After-School Special

On learning in—and especially beyond—the college classroom

After-School Special
Illustration by Paul Twa

Hi everyone,

At our normal publication hour I was participating in a lively panel discussion on architecture and design publishing hosted by DesignTO. Thanks to those of you who attended, and welcome to the many new subscribers who arrived this past week. Below is the second part of our “back-to school special”: a reflection on Wesleyan University president Michael S. Roth’s new book about being a student.

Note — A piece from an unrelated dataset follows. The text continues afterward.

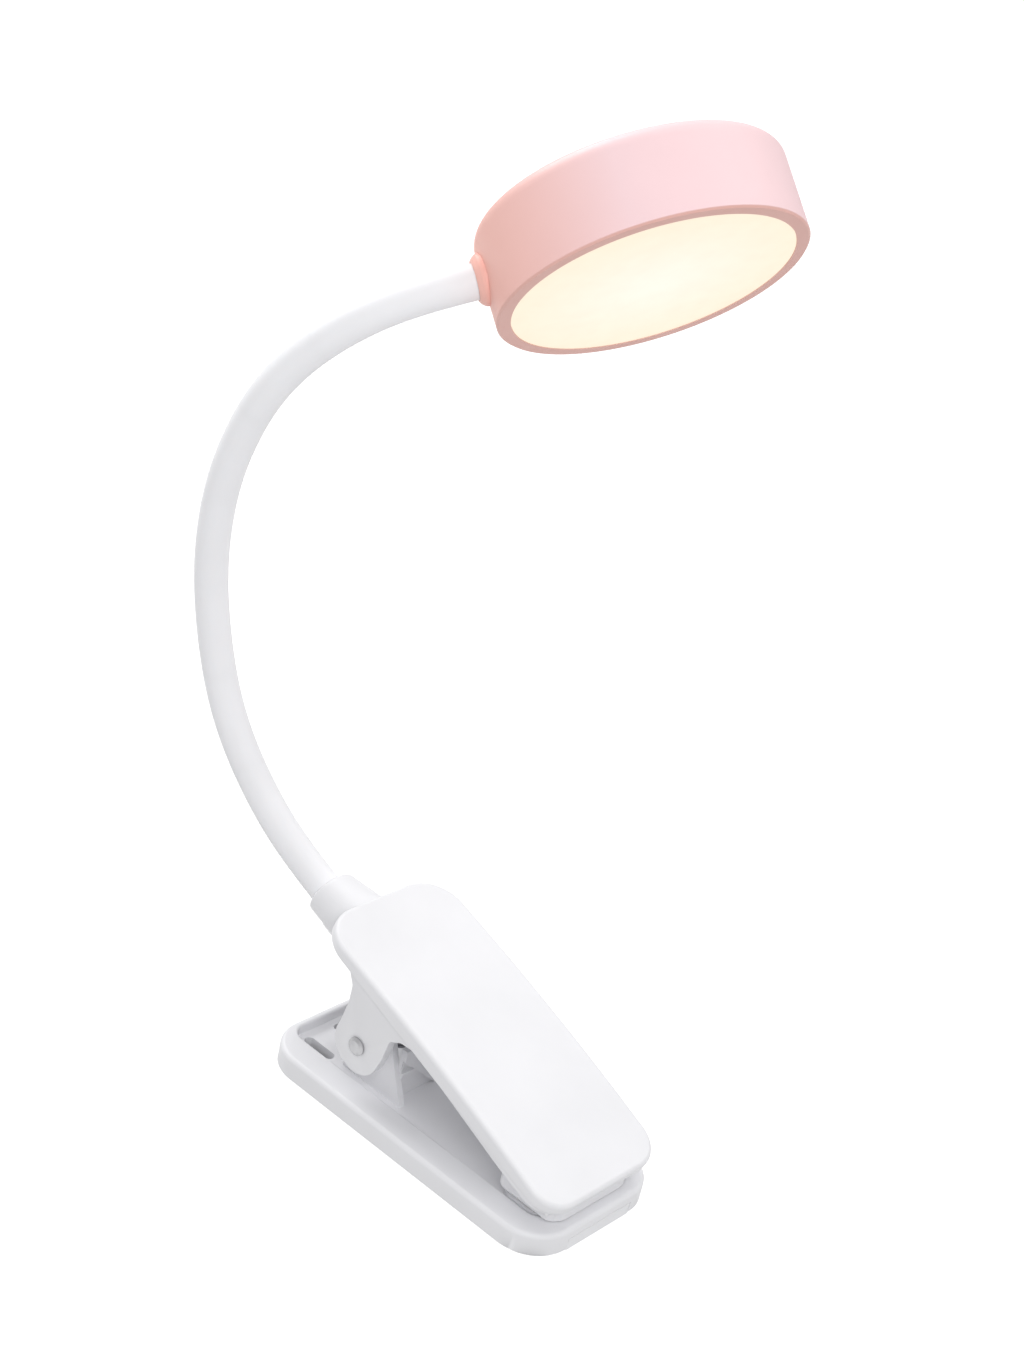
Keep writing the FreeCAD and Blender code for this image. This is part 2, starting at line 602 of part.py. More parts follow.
def neck_frames():
    """For each link its arc's centre, radius and turn; then the frame at the neck's end."""
    point = SOCKET.Base
    tangent = SOCKET.Rotation.multVec(Vector(0, 0, 1))
    bend_axis = Vector(0, 1, 0)
    arcs = []
    for k in range(LINKS):
        side_axis = tangent.cross(bend_axis)
        spin = bend_axis * D["bend_%d_of" % k] + side_axis * D["side_%d_of" % k]
        turn = spin.Length
        normal = Vector(spin).normalize()
        radius = D["link_long"] / math.radians(turn)
        inward = normal.cross(tangent)
        centre = point + inward * radius
        start = Rotation(inward * -1, tangent, normal, "XYZ")
        arcs.append({"centre": centre, "start": start, "radius": radius, "turn": turn,
                     "point": Vector(point), "tangent": Vector(tangent),
                     "bend_axis": Vector(bend_axis), "side_axis": Vector(side_axis)})
        step = Rotation(normal, turn)
        point = centre - step.multVec(inward * radius)
        tangent = step.multVec(tangent)
        bend_axis = step.multVec(bend_axis)
    return arcs, point, tangent, bend_axis


ARCS, NECK_END, END_TANGENT, END_BEND_AXIS = neck_frames()


def turn_of(k):
    return "sqrt(bend_%d_of^2 + side_%d_of^2)" % (k, k)


def bent_rod(k, radius, gap_start, gap_end):
    """A piece of torus along link k's arc, its ends cut back by the two gaps."""
    arc = ARCS[k]
    skip = D[gap_start] / D["link_long"] * arc["turn"] if gap_start else 0
    place = Placement(arc["centre"], arc["start"].multiply(Rotation(Vector(0, 0, 1), skip)))
    left = "link_long" + "".join(" - " + gap for gap in (gap_start, gap_end) if gap)
    return primitive("Torus", place, Radius1="link_long * 180 / (pi * %s)" % turn_of(k),
                     Radius2=radius, Angle3="%s * (%s) / link_long" % (turn_of(k), left))


def straight_rod(point, direction, radius, length):
    return primitive("Cylinder", Placement(point, Rotation(Vector(0, 0, 1), direction)),
                     Radius=radius, Height=length)


def fused(one, other):
    thing = doc.addObject("Part::Fuse", "fuse")
    thing.Base, thing.Tool = one, other
    return thing


def neck_tube(label, k, outer, inner, gap, tail, nose):
    """A tube along link k, cut back at each joint; the end links run on into their mounts."""
    first, last = k == 0, k == LINKS - 1
    rods = []
    for radius in (outer, inner):
        rod = bent_rod(k, radius, None if first else gap, None if last else gap)
        if first:
            start = ARCS[0]
            rod = fused(rod, straight_rod(start["point"], start["tangent"] * -1, radius, tail))
        if last:
            rod = fused(rod, straight_rod(NECK_END, END_TANGENT, radius, nose))
        rods.append(rod)
    tube = doc.addObject("Part::Cut", "tube")
    tube.Base, tube.Tool = rods
    tube.Label = label
    nodes.append(tube)
    return tube


def neck_link(k):
    """One link: a wound steel core tube and the soft sleeve over it."""
    neck_tube("neck_core_%d" % k, k, "core_rad", "core_bore", "core_gap", "neck_tail",
              "neck_reach + 5.4")
    neck_tube("neck_sleeve_%d" % k, k, "sleeve_rad", "core_rad", "sleeve_gap", "sleeve_tail",
              "sleeve_nose")


def neck_ferrule():
    """The crimped ring that holds the core's foot inside the socket."""
    place = SOCKET.multiply(Placement(Vector(0, 0, -D["neck_tail"]), Rotation()))
    return turned("neck_ferrule", place,
                  [("core_rad", "0"), ("socket_bore - 0.1", "0"), ("socket_bore - 0.1", "6"),
                   ("core_rad", "6")])


# ---------------------------------------------------------------- head

def head_place():
    """Local Z points to the closed top, local X from the neck to the drum's far side."""
    side_axis = END_TANGENT.cross(END_BEND_AXIS)
    roll = math.radians(D["head_roll"])
    up = END_BEND_AXIS * math.cos(roll) + side_axis * math.sin(roll)
    centre = NECK_END + END_TANGENT * (D["head_rad"] + D["neck_reach"])
    return Placement(centre, Rotation(END_TANGENT, up.cross(END_TANGENT), up, "XYZ"))


HEAD = head_place()
SHELL_LOW = "(-head_high / 2)"
SHELL_TOP = "(head_high / 2)"
POST_TURNS = (0, 120, 240)


def in_head(x, y, z, turn=None):
    return HEAD.multiply(Placement(Vector(x, y, z), turn or Rotation()))


def head_shell():
    body = turned("head_shell", HEAD,
                  [("0", SHELL_TOP), ("0", SHELL_TOP + " - head_wall"),
                   ("head_rad - head_wall", SHELL_TOP + " - head_wall"),
                   ("head_rad - head_wall", SHELL_LOW + " + bezel_high"),
                   ("head_rad", SHELL_LOW + " + bezel_high"), ("head_rad", SHELL_TOP)])
    round_edges(body, "head_edge", lambda e: at_height(e, D["head_high"] / 2)
                and e.BoundBox.XLength > D["head_rad"])
    drill(body, "YZ_Plane", "core_rad + 0.05", [("0", "0")], "10", lift="-head_rad + 4")
    drill(body, "XY_Plane", "button_rad + button_fit", [("0", "0")], "10",
          lift="head_high / 2 + 3")
    cut_of(body, "XZ_Plane",
           rectangle("-usb_wide / 2 - 0.3", "usb_low - 0.3", "usb_wide / 2 + 0.3",
                     "usb_low + usb_high + 0.3"), "8", lift="-head_rad + 5")
    for turn in POST_TURNS:
        place = ("post_ring * cos(%d)" % turn, "post_ring * sin(%d)" % turn)
        sketch = new_sketch(body, "XY_Plane", "chassis_top")
        circle(sketch, "3.0", *place)
        extrude(body, "Pad", sketch, "head_high / 2 - head_wall - chassis_top + 0.5")
        sketch = new_sketch(body, "XY_Plane", "chassis_top")
        circle(sketch, "screw_rad * 0.8", *place)
        extrude(body, "Pocket", sketch, "6", back=True)
    return body


def head_rings():
    """The ringed pieces on the lit side: bezel, diffuser, light ring, LED board and chassis."""
    low = SHELL_LOW
    turned("bezel_ring", HEAD,
           [("bezel_in", low), ("head_rad - 0.6", low), ("head_rad", low + " + 0.6"),
            ("head_rad", low + " + bezel_high"), ("head_rad - head_wall", low + " + bezel_high"),
            ("bezel_in + 1.3", low + " + bezel_high"), ("bezel_in + 1.3", low + " + lip"),
            ("bezel_in", low + " + lip")])
    turned("diffuser", HEAD,
           [("0", low + " + 0.15"), ("bezel_in - 0.15", low + " + 0.15"),
            ("bezel_in - 0.15", low + " + lip"), ("bezel_in + 1.2", low + " + lip"),
            ("bezel_in + 1.2", low + " + bezel_high"), ("0", low + " + bezel_high")])
    turned("reflector_ring", HEAD,
           [("board_rad + 0.2", low + " + bezel_high"), ("chassis_rad", low + " + bezel_high"),
            ("chassis_rad", "chassis_low"), ("board_rad + 0.2", "chassis_low")])
    turned("led_board", HEAD,
           [("0", "chassis_low - 1.2"), ("board_rad", "chassis_low - 1.2"),
            ("board_rad", "chassis_low"), ("0", "chassis_low")])


def led_chips():
    """Twenty-four chips in two rings on the lit side of their board."""
    chips = []
    for count, ring in ((16, 27.0), (8, 14.0)):
        for k in range(count):
            turn = Rotation(Vector(0, 0, 1), 360.0 * k / count)
            corner = turn.multVec(Vector(ring - 1.75, -1.4, 0))
            corner.z = D["chassis_low"] - 1.2 - 0.8
            chips.append(primitive("Box", HEAD.multiply(Placement(corner, turn)),
                                   Length="3.5", Width="2.8", Height="0.8"))
    return group_of("led_chips", chips)


def chassis():
    """The carrier plate that the posts hold."""
    body = new_body("chassis", HEAD)
    sketch = new_sketch(body, "XY_Plane", "chassis_low")
    circle(sketch, "chassis_rad")
    extrude(body, "Pad", sketch, "chassis_top - chassis_low")
    places = [("post_ring * cos(%d)" % turn, "post_ring * sin(%d)" % turn)
              for turn in POST_TURNS]
    drill(body, "XY_Plane", "screw_rad", places, "5", lift="chassis_top + 1")
    return body


def chassis_screws():
    screws = []
    for turn in POST_TURNS:
        angle = math.radians(turn)
        x, y = D["post_ring"] * math.cos(angle), D["post_ring"] * math.sin(angle)
        shank = primitive("Cylinder", in_head(x, y, D["chassis_low"]), Radius="screw_rad * 0.8",
                          Height="6.0")
        screws.append(shank)
    return group_of("chassis_screws", screws)


def neck_boss():
    """The domed collar where the neck enters the drum's wall."""
    inner = "head_rad - 0.6"
    body = turned("neck_boss", HEAD,
                  [("-head_rad - boss_long", "sleeve_rad + 0.1"),
                   ("-head_rad - boss_long", "sleeve_rad + 0.7"),
                   ("-head_rad - boss_long + 0.5", "boss_rad - 0.9"),
                   ("-head_rad - boss_long + 1.4", "boss_rad - 0.2"),
                   ("-head_rad - 0.2", "boss_rad"), ("-" + inner + " + 1.6", "boss_rad"),
                   ("-" + inner + " + 1.6", "core_rad + 0.05"),
                   ("-head_rad - 0.7", "core_rad + 0.05"),
                   ("-head_rad - 0.7", "sleeve_rad + 0.1")], axis="H_Axis")
    drum = body.newObject("PartDesign::SubtractiveCylinder", "drum")
    plane = next(f for f in body.Origin.OriginFeatures if f.Role == "XY_Plane")
    drum.AttachmentSupport = [(plane, "")]
    drum.MapMode = "FlatFace"
    drum.setExpression(".AttachmentOffset.Base.z", bound("-head_high"))
    bind(drum, Radius="head_rad", Height="head_high * 2")
    doc.recompute()
    return body


def boss_nut():
    return turned("boss_nut", HEAD,
                  [("-head_rad + 2.8", "core_rad + 0.05"), ("-head_rad + 2.8", "7.5"),
                   ("-head_rad + 5.2", "7.5"), ("-head_rad + 5.2", "core_rad + 0.05")],
                  axis="H_Axis")


def head_box(label, low, high):
    """A plain rectangular piece in the head; each corner is three expressions."""
    body = new_body(label, HEAD)
    solid_of(body, "XY_Plane", rectangle(low[0], low[1], high[0], high[1]),
             "(%s) - (%s)" % (high[2], low[2]), lift=low[2])
    return body


def head_inside():
    """Battery, its foam, the control board with its socket and switch."""
    cell_low = ("cell_x - cell_long / 2", "-cell_wide / 2", "chassis_top + foam")
    cell_high = ("cell_x + cell_long / 2", "cell_wide / 2", "chassis_top + foam + cell_high")
    head_box("battery_pad", cell_low[:2] + ("chassis_top",), cell_high[:2] + (cell_low[2],))
    cell = head_box("battery_cell", cell_low, cell_high)
    round_edges(cell, "1.5", upright)
    board_top = "usb_low"
    head_box("control_board", ("-13", "-12", board_top + " - board_thick"), ("13", "37", board_top))
    usb = head_box("usb_socket", ("-usb_wide / 2", "head_rad - 0.5 - usb_long", board_top),
                   ("usb_wide / 2", "head_rad - 0.5", board_top + " + usb_high"))
    round_edges(usb, "usb_high * 0.45", lambda e: e.BoundBox.YLength > 7)
    cut_of(usb, "XZ_Plane",
           rectangle("-usb_wide / 2 + 0.5", board_top + " + 0.5", "usb_wide / 2 - 0.5",
                     board_top + " + usb_high - 0.5"), "6", lift="-head_rad + 0.4", back=True)
    solid_of(usb, "XZ_Plane",
             rectangle("-usb_wide / 2 + 1.6", board_top + " + 1.25", "usb_wide / 2 - 1.6",
                       board_top + " + 1.95"), "5.2", lift="-head_rad + 1.2")
    head_box("tact_switch", ("-3", "-3", board_top), ("3", "3", board_top + " + 3.2"))


def power_button():
    stem = "(usb_low + 3.2 + button_travel + 0.05)"
    under = SHELL_TOP + " - head_wall - 0.1"
    return turned("power_button", HEAD,
                  [("0", stem), ("1.6", stem), ("1.6", under + " - 0.8"),
                   ("button_rad + 1.2", under + " - 0.8"), ("button_rad + 1.2", under),
                   ("button_rad", under), ("button_rad", SHELL_TOP + " + 0.1"),
                   ("button_rad - 0.5", SHELL_TOP + " + 0.4"), ("0", SHELL_TOP + " + 0.1")])


# ---------------------------------------------------------------- build and write

lower_jaw()
lower_jaw_pad()
sole_pad()
hinge_pin()
pin_washer()
torsion_spring()
lever_frame()
lever_cover()
upper_jaw_pad()
neck_socket()
socket_screws()
neck_ferrule()
for link in range(LINKS):
    neck_link(link)
neck_boss()
boss_nut()
head_shell()
head_rings()
led_chips()
chassis()
chassis_screws()
head_inside()
power_button()

doc.recompute()
faults = ["%s: %s" % (thing.Label, thing.State) for thing in doc.Objects
          if "Invalid" in thing.State or "Error" in thing.State]
faults += ["%s: no valid shape" % node.Label for node in nodes
           if node.Shape.isNull() or not node.Shape.isValid() or not node.Shape.Solids]
if faults:
    raise RuntimeError("; ".join(faults))
os.makedirs("parts", exist_ok=True)
for node in nodes:
    node.Shape.exportStep("parts/%s.step" % node.Label)
    box = node.Shape.BoundBox
    print("%-18s %d solids %9.1f mm3  x %.1f..%.1f y %.1f..%.1f z %.1f..%.1f" % (
        node.Label, len(node.Shape.Solids), node.Shape.Volume,
        box.XMin, box.XMax, box.YMin, box.YMax, box.ZMin, box.ZMax))
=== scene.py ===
import json
import math

import bmesh
import bpy
from mathutils import Matrix, Vector


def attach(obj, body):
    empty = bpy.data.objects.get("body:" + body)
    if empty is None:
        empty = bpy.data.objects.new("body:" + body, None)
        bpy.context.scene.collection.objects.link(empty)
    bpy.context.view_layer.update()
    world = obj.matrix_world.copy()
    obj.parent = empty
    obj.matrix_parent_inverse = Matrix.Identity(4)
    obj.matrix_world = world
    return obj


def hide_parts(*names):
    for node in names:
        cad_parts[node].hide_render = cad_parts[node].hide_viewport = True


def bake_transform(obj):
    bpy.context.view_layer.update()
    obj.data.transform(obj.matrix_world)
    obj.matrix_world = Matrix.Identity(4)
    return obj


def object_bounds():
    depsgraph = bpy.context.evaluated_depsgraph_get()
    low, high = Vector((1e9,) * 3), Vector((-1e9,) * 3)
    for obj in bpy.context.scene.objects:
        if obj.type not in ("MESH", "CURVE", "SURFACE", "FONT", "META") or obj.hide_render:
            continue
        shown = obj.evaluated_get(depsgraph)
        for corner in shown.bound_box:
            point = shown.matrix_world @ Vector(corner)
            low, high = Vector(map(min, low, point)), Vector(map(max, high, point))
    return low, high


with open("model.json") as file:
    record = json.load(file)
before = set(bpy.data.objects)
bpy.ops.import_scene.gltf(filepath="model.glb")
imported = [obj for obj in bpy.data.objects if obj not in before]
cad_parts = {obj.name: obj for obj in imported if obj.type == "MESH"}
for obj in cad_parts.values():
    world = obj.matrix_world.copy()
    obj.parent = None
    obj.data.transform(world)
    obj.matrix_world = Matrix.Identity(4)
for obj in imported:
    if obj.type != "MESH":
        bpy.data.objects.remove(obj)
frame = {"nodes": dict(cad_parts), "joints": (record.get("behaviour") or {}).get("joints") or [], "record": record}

CAD_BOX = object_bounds()
MM = 0.001
NODES = frame["nodes"]
JOINTS = {j["name"]: j for j in frame["joints"]}


# ---------------------------------------------------------------- geometry helpers

def placed(name, mesh):
    """An object of the scene that shows a mesh."""
    thing = bpy.data.objects.new(name, mesh)
    bpy.context.scene.collection.objects.link(thing)
    return thing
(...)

I finished my formal education more than a decade ago, but I feel like I’m learning as much now as ever. In what ways are you still a student? Hit reply or comment below to tell me, and what you share will inform what we choose to cover in future issues. See you next Wednesday at our appointed hour.

Love all ways,
Brian


After-School Special

In The Student: A Short History (buy in CA, US), Michael S. Roth narrates how the definition of student has changed through the centuries, from those who gravitated to “iconic” ancient teachers Confucius, Socrates, and Jesus to today’s teens choosing a university. It is a malleable concept, ranging from followers and disciples in ancient times to Medieval apprentices and rowdy nineteenth-century “college men.” This wandering path, Roth suggests, heads off in an irreversible new direction with the words of philosopher Immanuel Kant. The first line of Kant’s essay “An Answer to the Question: What Is Enlightenment?” reads: “Enlightenment is man’s emergence from his self-incurred immaturity.” As Roth adds, “This is the clarion call in the development of the modern idea of the student: someone in the process of learning to think for oneself.”

Roth helpfully anchors his story in the biographies and words of individuals, from Jean-Jacques Rousseau and Thomas Jefferson to lesser-known figures like Charles Rollin, a Catholic priest and rector at the Sorbonne in Paris, the Prussian education minister Wilhelm von Humboldt, and American academic James Morgan Hart. Students continually push for scholarly autonomy, the ability to use their status as students to go beyond premodern obligations to God, family, and community. They want to engage in inquiry for its own sake, for their development as whole beings. Roth acknowledges this push was halting and uneven: “The direct pathway to freedom was education, and nothing made that more apparent than attempts to block it.” This was especially true for women and for slaves, as the references to Mary Wollstonecraft and W.E.B Du Bois make clear.

Nonetheless, this is a story of progress: “With freedom we can be students, and as students, we expand the realm of freedom.” Roth is a suave commentator on philosophy and literature, and anchoring his story in others’ words makes for an entertaining read—and gives the dedicated independent learner a rich bibliography to explore. Yet his scope narrows as he marches toward the present, zeroing in first on higher education, then higher education in the United States.

At one point Roth writes, “The focus on exclusive schools distorts our picture of what it means to be a college student.” I am as deeply committed to the ideas of liberal education as Roth, and believe as strongly in its personal, social, cultural, and political benefits. I thrilled to the miniature disquisition on teaching in the final chapter, which moves from John Dewey and Paulo Freire to a paragraph that references Friedrich Nietzsche, John Baldessari (!), and William James.

Yet as his story narrowed, I began reflecting upon my own formal education, which through great fortune included stints at both private and public schools and universities in the US. I’m grateful for those experiences, but, looking back on them from the vantage point of middle age, I realize that the bulk of my learning didn’t happen while a college (or graduate) student.

Though no one would have described me as a “student” of its bands and zines, I learned as much from participating in Chicago’s punk scene during high school as I did in the core arts-and-sciences curriculum during my undergraduate years. Though there was no syllabus, I have learned as much from sharing my writing online—and hearing back from strangers about it—as I did from certain of my professors in graduate school. And so I began to ask myself, while reading The Student: how can we ensure our understanding of the term incorporates such experiences?

Roth helpfully mentions what he calls, at one point, “lateral learning”—the idea that students learn from each other as much or more as they learn from their teachers. Now I want a whole other history of that kind of learning-through-mutual-support, an update to and expansion of Joseph Kett’s 1994 book The Pursuit of Knowledge Under Difficulties. This is why I prefaced today’s newsletter with one last week focused on two experimental educational initiatives, and why I continually seek out self-organized and non-accredited educational projects. At one point Roth writes, “The [public] focus on exclusive schools distorts our picture of what it means to be a college student.” The same is true of a narrow focus on college in defining what it means to be a student today. In most people’s lives, if they have the good fortune to attend a university, those years are their own “short history.” There are so many more ways to be a student, and I look forward to exploring them with you.